Black Panther: Who is the Black Panther?
- Author: Jesse Holland
- Language: English
- Genre: Science fiction; action-adventure; fantasy;
- Published: 2017
- Publisher: Marvel Entertainment
- Pages: 263
- ISBN: 978-1302902674

= Black Panther: Who is the Black Panther? =

2017 novel by Jesse Holland

Black Panther: Who is the Black Panther? is a 2017 novel written by Jesse Holland. Set in the Marvel Cinematic Universe (MCU), it serves as an origin story for Chadwick Boseman's T'Challa, introduced in the previous year's Captain America: Civil War, ahead of him receiving his own film the next year, with the plot of the novel adapted from the comic book storyline of the same name by Reginald Hudlin and John Romita Jr. that ran from 2005 until 2010.

==Plot==
The novel tells the legacy and origin of the Marvel Cinematic Universe character Black Panther, also known as T'Challa.
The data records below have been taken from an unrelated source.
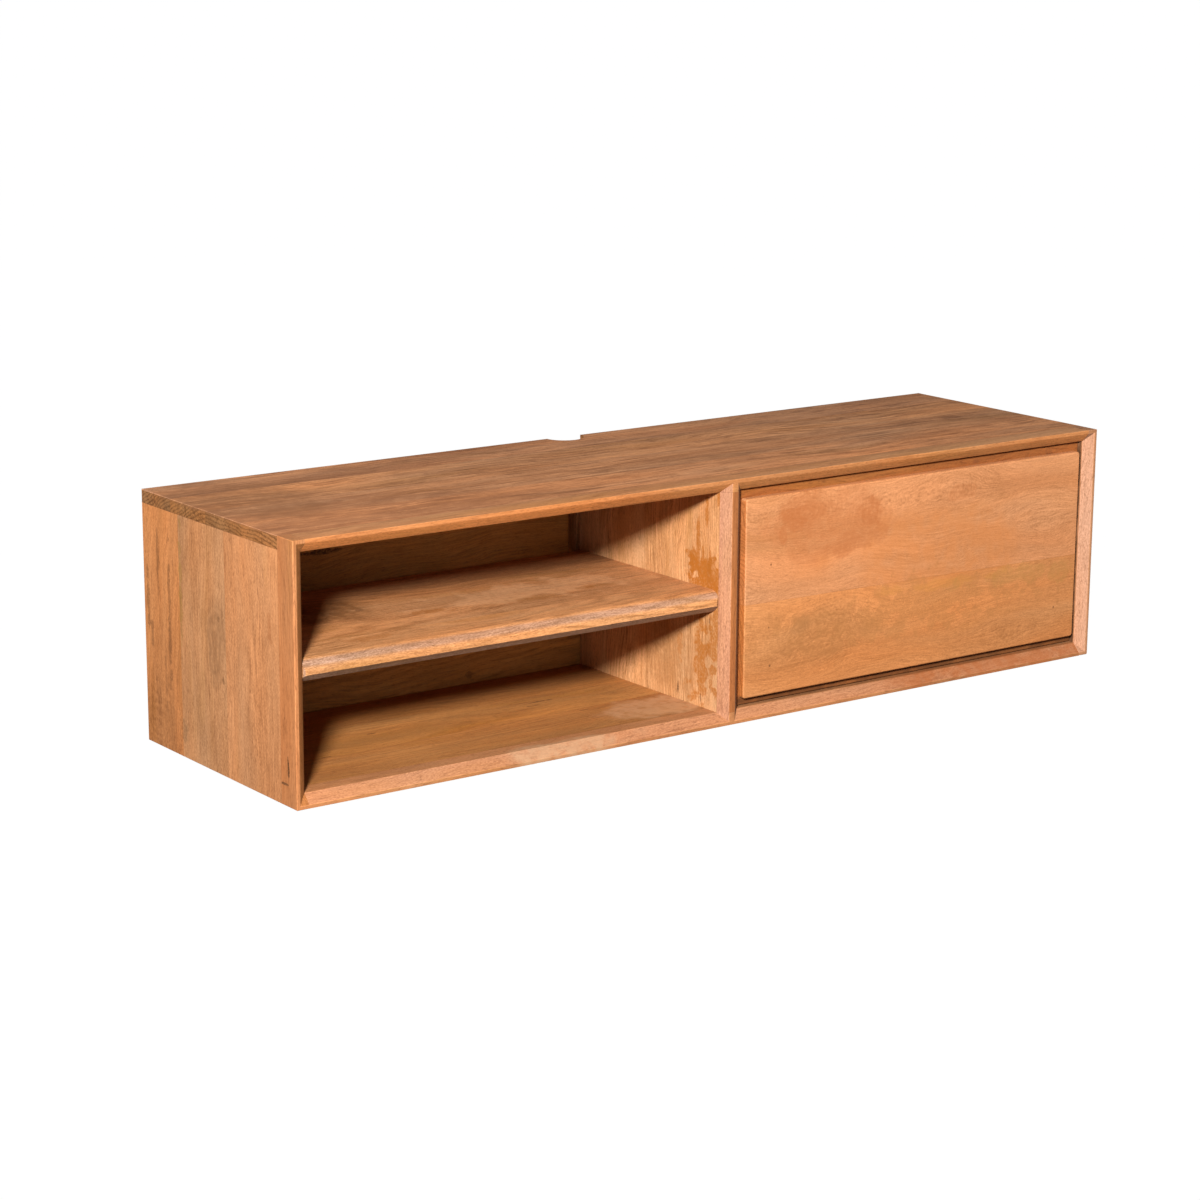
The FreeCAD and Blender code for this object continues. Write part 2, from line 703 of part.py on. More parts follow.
# Shelf: its nose is rounded above and chamfered below, and its front corners are rounded.

SHELF_LENGTH = "left_bay_width - 2 * shelf_end_play"
SHELF_DEPTH = "back_front - panel_play - shelf_setback"
SHELF_CORNER = ("board + shelf_end_play", "shelf_setback", "shelf_underside")

nosed = new_body("shelf_nosed", *SHELF_CORNER)
nosed_pad = pad(nosed, outline(nosed, "YZ_Plane", "shelf_section", [
    ("0", "shelf_chamfer_rise"), ("shelf_chamfer_run", "0"), (SHELF_DEPTH, "0"),
    (SHELF_DEPTH, "shelf_thickness"), ("0", "shelf_thickness")]), SHELF_LENGTH)
top_arris = edges_at(nosed_pad, lambda point: point.y < HAIR and point.z > SIZES["shelf_thickness"] - HAIR)
rounded(nosed, "shelf_nose", nosed_pad, top_arris, "shelf_nose_round")

cornered = new_body("shelf_cornered", *SHELF_CORNER)
shelf_plan = outline(cornered, "XY_Plane", "shelf_plan", rectangle(SHELF_LENGTH, SHELF_DEPTH))
cornered_pad = pad(cornered, shelf_plan, "shelf_thickness")
front_corners = edges_at(cornered_pad, lambda point: point.y < HAIR, along="z")
rounded(cornered, "shelf_corners", cornered_pad, front_corners, "shelf_corner_round")

shelf = doc.addObject("Part::MultiCommon", "shelf_shaped")
shelf.Shapes = [nosed, cornered]
keep("shelf", cut("shelf", shelf, holes_of("shelf_left", "shelf_right")))


# Drawer: a dowelled box on the runners. Its front board carries the proud panel.

SIDES = (("left", "box_left", "box_left_inside", "+x", "box_left_inside - dowel_bite"),
         ("right", "box_right_inside", "box_right", "-x", "box_right_inside + dowel_bite"))
FRONT_ROW = spread("drawer_bottom_edge + drawer_dowel_inset", "drawer_top_edge - drawer_dowel_inset",
                   CASE_DOWELS)
BACK_ROW = spread("base_top + drawer_dowel_inset", "drawer_top_edge - drawer_dowel_inset", 2)

base_groove = block("drawer_base_groove",
                    ("box_left_inside - drawer_base_bite - drawer_base_room",
                     "box_right_inside + drawer_base_bite + drawer_base_room"),
                    ("subfront_rear - drawer_base_bite - drawer_base_room", f"drawer_rear + {CUTTER_REACH}"),
                    ("base_underside - drawer_base_play", "base_top + drawer_base_play"))
for side, low, high, way, start in SIDES:
    middle = f"({low} + {high}) / 2"
    joint = f"subfront_{side}_side"
    joint_holes[joint] = dowels(drawer_pins, joint, "+y",
                                [(middle, "subfront_rear - dowel_bite", z) for z in FRONT_ROW])
    joint = f"back_{side}_side"
    joint_holes[joint] = dowels(drawer_pins, joint, way,
                                [(start, "drawer_rear - drawer_back / 2", z) for z in BACK_ROW])
    blank = block(f"drawer_side_{side}_blank", (low, high), ("subfront_rear", "drawer_rear"),
                  ("drawer_bottom_edge", "drawer_top_edge"))
    keep(f"drawer_side_{side}", cut(f"drawer_side_{side}", blank,
                                    [base_groove] + drawer_screw_holes[side]
                                    + holes_of(f"subfront_{side}_side", f"back_{side}_side")))

back_blank = block("drawer_back_blank", ("box_left_inside", "box_right_inside"),
                   ("drawer_back_face", "drawer_rear"), ("base_top", "drawer_top_edge"))
keep("drawer_back", cut("drawer_back", back_blank, holes_of("back_left_side", "back_right_side")))
keep("drawer_bottom", block("drawer_bottom",
                            ("box_left_inside - drawer_base_bite", "box_right_inside + drawer_base_bite"),
                            ("subfront_rear - drawer_base_bite", "drawer_rear"),
                            ("base_underside", "base_top")))

front_screws = []
front_holes = []
SCREW_ROW = spread("box_left_inside + front_screw_inset", "box_right_inside - front_screw_inset",
                   FRONT_SCREWS)
for z_name, z in (("low", "base_top + front_screw_rise"), ("high", "drawer_top_edge - front_screw_rise")):
    for number, x in enumerate(SCREW_ROW, start=1):
        front_holes.append(screw(front_screws, f"front_{z_name}_{number}", "-y", (x, "subfront_rear", z),
                                 "board + front_screw_bite"))
subfront_blank = block("drawer_subfront_blank",
                       ("right_bay_start + drawer_gap", "right_bay_end - drawer_gap"),
                       ("drawer_setback", "subfront_rear"),
                       ("board + drawer_gap", "bay_ceiling - drawer_gap"))
keep("drawer_subfront", cut("drawer_subfront", subfront_blank,
                            [base_groove] + front_holes
                            + holes_of("subfront_left_side", "subfront_right_side")))

panel = new_body("front_panel_body", "right_bay_start + panel_side_margin", "drawer_setback",
                 "board + panel_bottom_margin")
panel_pad = pad(panel, outline(panel, "XZ_Plane", "panel_elevation", rectangle(
    "right_bay_end - right_bay_start - 2 * panel_side_margin",
    "bay_ceiling - board - panel_bottom_margin - panel_top_margin")), "panel_thickness")
panel_corners = rounded(panel, "panel_corners", panel_pad, edges_at(panel_pad, lambda point: True, along="y"),
                        "panel_corner_round")
front_edges = edges_at(panel_corners, lambda point: point.y < HAIR - SIZES["panel_thickness"])
rounded(panel, "panel_edges", panel_corners, front_edges, "panel_edge_round")
keep("drawer_front_panel", cut("drawer_front_panel", panel, front_holes))


# Dowels and screws, each kind in one group

keep("frame_dowels", compound("frame_dowels", frame_pins))
keep("case_dowels", compound("case_dowels", case_pins))
keep("shelf_dowels", compound("shelf_dowels", shelf_pins))
keep("drawer_dowels", compound("drawer_dowels", drawer_pins))
keep("packer_screws", compound("packer_screws", packer_screws))
keep("hanging_rail_screws", compound("hanging_rail_screws", hanging_screws))
keep("runner_case_screws", compound("runner_case_screws", runner_case_screws))
keep("runner_drawer_screws", compound("runner_drawer_screws", runner_drawer_screws))
keep("drawer_front_screws", compound("drawer_front_screws", front_screws))


# Checks, then one file for each piece

doc.recompute()
for thing in doc.Objects:
    if {"Invalid", "Error"} & set(thing.State):
        raise RuntimeError(f"{thing.Label} failed to build")
for piece in nodes:
    if piece.Shape.isNull() or not piece.Shape.isValid() or piece.Shape.Volume <= 0:
        raise RuntimeError(f"{piece.Label} has no sound shape")

os.makedirs("parts", exist_ok=True)
for piece in nodes:
    piece.Shape.exportStep(f"parts/{piece.Label}.step")
print(len(nodes), "pieces written")
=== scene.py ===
import json
from math import cos, pi, radians, sin

import bmesh
import bpy
from mathutils import Matrix, Vector


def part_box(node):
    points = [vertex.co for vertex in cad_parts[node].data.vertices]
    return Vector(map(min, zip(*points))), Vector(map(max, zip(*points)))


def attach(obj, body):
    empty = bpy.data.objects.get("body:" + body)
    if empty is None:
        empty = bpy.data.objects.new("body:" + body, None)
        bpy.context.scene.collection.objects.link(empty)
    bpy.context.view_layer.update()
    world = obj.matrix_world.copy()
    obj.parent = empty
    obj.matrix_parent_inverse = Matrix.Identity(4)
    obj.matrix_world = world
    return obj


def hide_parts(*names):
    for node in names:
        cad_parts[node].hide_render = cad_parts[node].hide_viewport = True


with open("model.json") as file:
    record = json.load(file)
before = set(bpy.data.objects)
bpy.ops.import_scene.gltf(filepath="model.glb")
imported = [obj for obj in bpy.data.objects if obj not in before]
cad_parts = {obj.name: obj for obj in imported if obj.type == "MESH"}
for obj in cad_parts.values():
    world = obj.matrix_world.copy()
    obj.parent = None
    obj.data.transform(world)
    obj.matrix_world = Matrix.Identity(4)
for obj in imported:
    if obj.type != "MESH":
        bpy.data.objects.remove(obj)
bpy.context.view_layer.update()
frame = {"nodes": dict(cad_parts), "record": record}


# Left stile: a full-height upright of the face frame, solid hardwood rubbed with oil, its inner
# edge planed to a wide bevel. The rails are dowelled and glued to it. Its sharp edges are eased
# by hand, and where it lies flush with its neighbour a hairline joint stays.

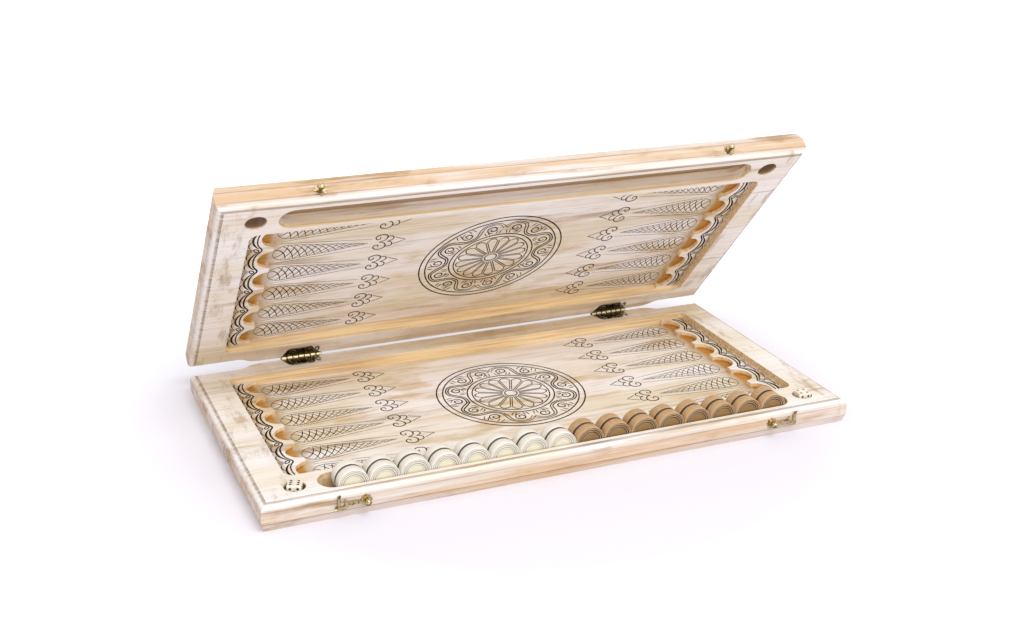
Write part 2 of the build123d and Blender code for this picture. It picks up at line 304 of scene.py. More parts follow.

He is the king and protector of the African nation known as Wakanda.

==Background==
The novel was written by Jesse Holland, who was approached by Marvel Comics to write a companion novel to the 2018 Black Panther film. Holland agreed to write the novel because he had been a fan of the comic series since childhood. Holland later edited the short story collection Black Panther: Tales of Wakanda.

==Reception==
The book received positive reviews. A review from NBC News praised the novel as "richly layered" and a "in-depth page turner". Stuart Conover of Sciencefiction.com praised the novel as a "faithful adaptation of the Black Panther's origin story."